Gorgeous girl she was.
Run free dearest Chloe.


----------



## Snagglepuss (Mar 6, 2021)

Thanks, much appreciated.


----------



## Nicola234 (Nov 10, 2020)

Sorry to hear that, she was beautiful x


----------



## Happy Paws2 (Sep 13, 2008)

So sorry for you loss, they leave such a large hole in our hearts when they leave us.

Run free..beautiful Calico


----------



## Calvine (Aug 20, 2012)

RIP lovely girl; what a marvellous age. XX


----------



## Mrs Funkin (Mar 12, 2018)

Wow, an incredible life together. How blessed you all are. 

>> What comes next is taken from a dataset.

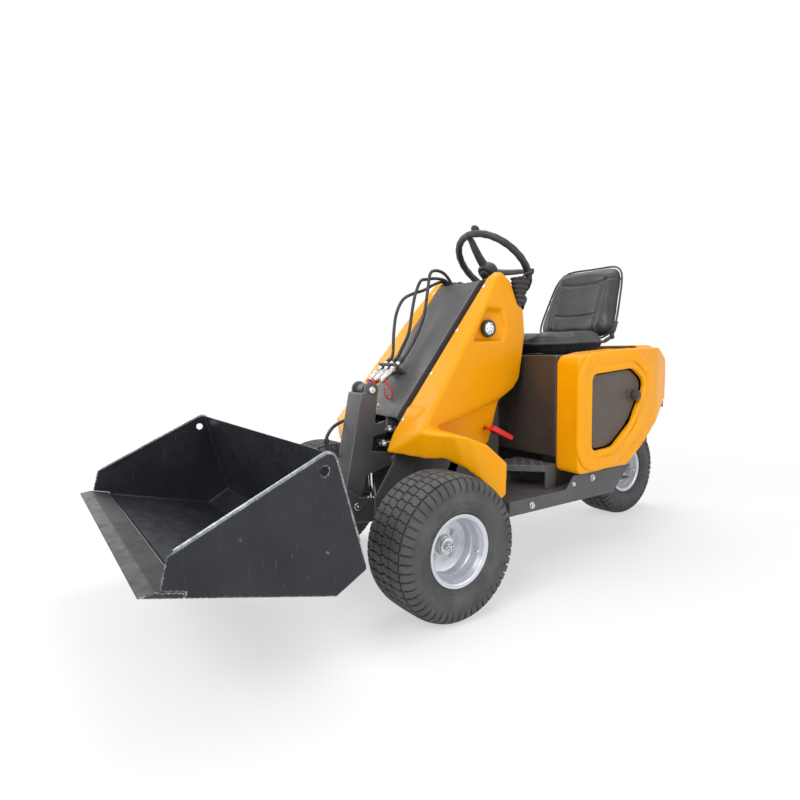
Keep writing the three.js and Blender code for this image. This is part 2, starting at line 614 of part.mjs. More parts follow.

Run free, Chloe, knowing you were loved. May the Bridge be covered with your favourite treats.


----------



## Snagglepuss (Mar 6, 2021)

Thank you all, very nice of you. Chloe would have been 21 on June 2. She had a wonderful life and will provide us with many good memories until we meet again.


----------



## jill3 (Feb 18, 2009)

So sorry for your loss. Always sad when they go no matter how old. Rest in peace Chloe and have fun at the Bridge xx


----------



## kimthecat (Aug 11, 2009)

Im so very sorry to hear this.


----------



## Michael Frick (Dec 12, 2020)

Sorry for your loss. Rest in paradise beautiful Chloe


----------